I was recently trying to scrape a Japanese static HTML website with Python 3, requests, and Beautiful Soup.
The website was a .jp-site, but the text appeared to be in English. DevTools also confirmed that the HTML markup was in English.
However, to my surprise, the code I was receiving when I was trying to scrape the website with requests showed something different…
Those are Japanese characters, right? So how can the HTML markup and the website text be in English when requests is getting a different language? 😲
Using my “phenomenal deduction skills” 😅, I realized that this most likely has to do with the type of requests my web browser sends to the website compared to what kind of request my script is sending.
I used DevTools to copy the request my web browser was sending. I could see that the browser specifically sent a request header called “Accept-Language
“.
I generally know little about HTTP, but I managed to find an explanation from MDN Web Docs:
The Accept-Language request HTTP header advertises which languages the client is able to understand, and which locale variant is preferred. “…” This header is a hint to be used when the server has no way of determining the language via another way, like a specific URL, that is controlled by an explicit user decision. It is recommended that the server never overrides an explicit decision.
MDN Web Docs, July 2020
So, in other words, my web browser was sending this “Accept-Language” request on my behalf, in hopes to receive the webpage in English.

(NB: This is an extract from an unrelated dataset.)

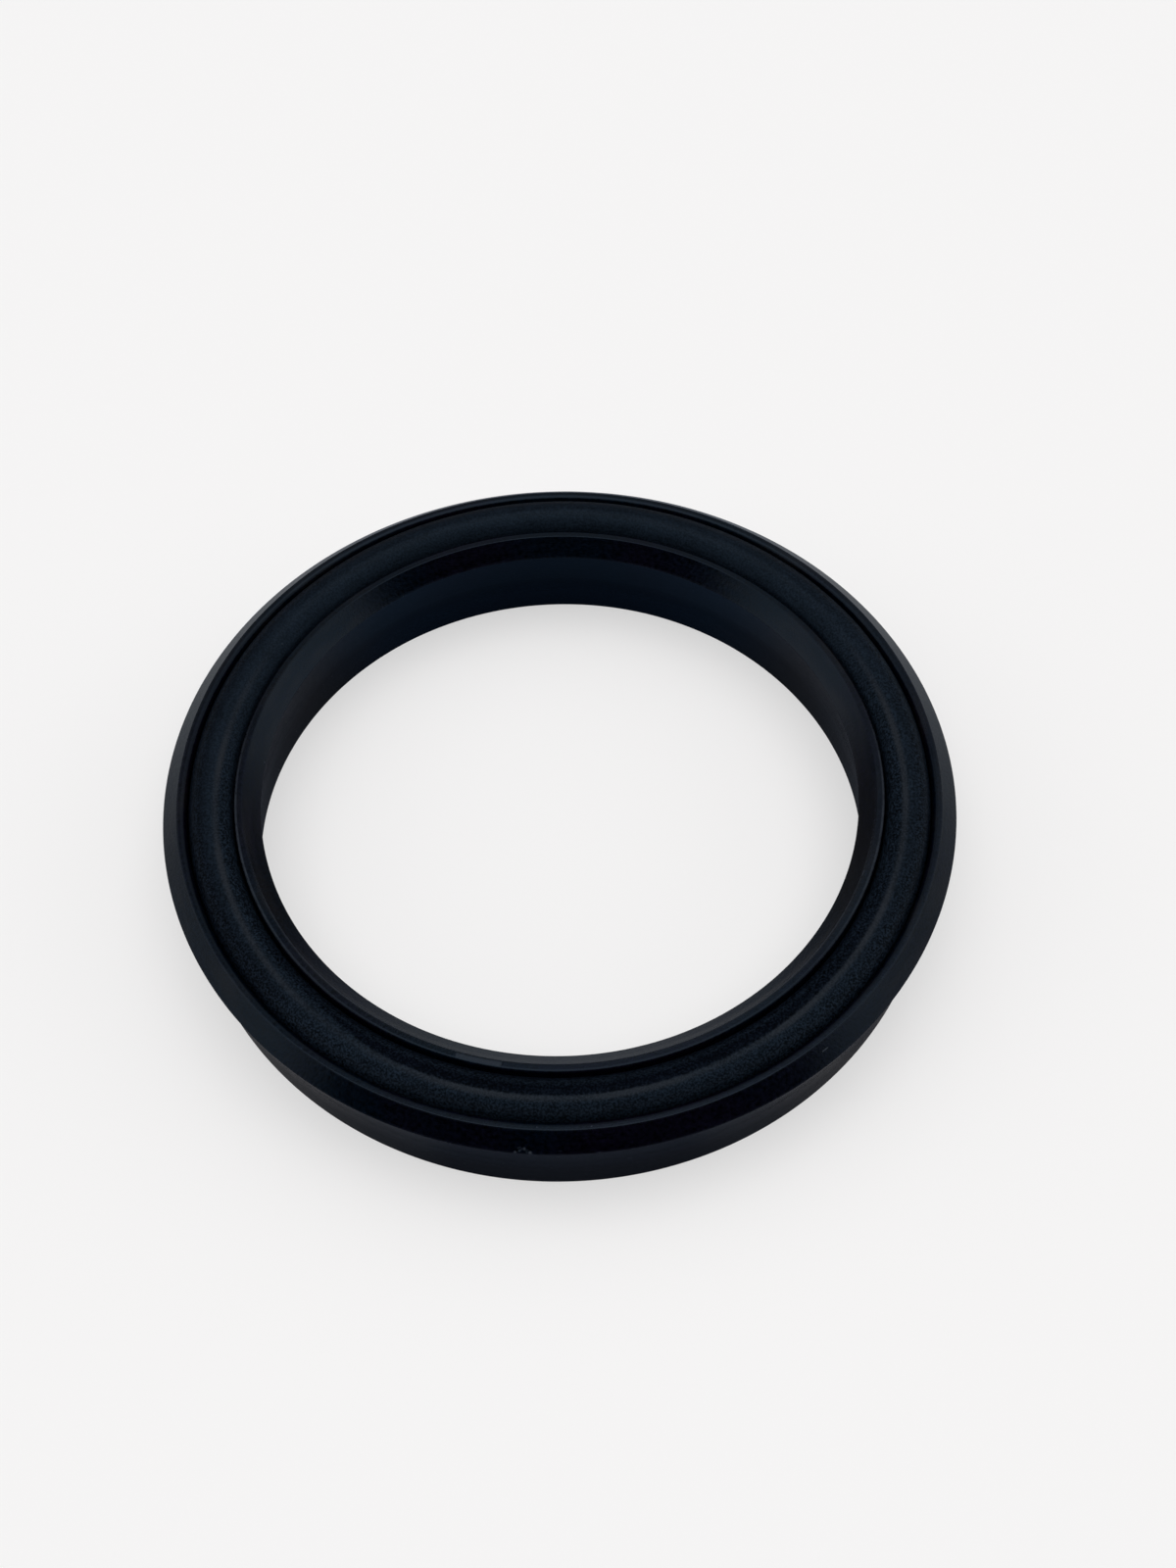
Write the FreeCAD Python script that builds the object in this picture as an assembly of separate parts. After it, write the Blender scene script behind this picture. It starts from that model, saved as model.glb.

So now the question was how could I do the same in my Python script… 🤔
The Python requests library’s official documentation says we can add custom headers to send specific request header values to the server. Like this, for example:
import requests
from bs4 import BeautifulSoup
url = 'https://yourpage.com/'
headers = {"Accept-Language": "en-US,en;q=0.9"}
print(requests.get(url, headers=headers).text)
This will make Python ask for the page in English.
Finally, this gave me the HTML result I wanted!
As you can see from the screenshot, the letters are in English.
Voilà !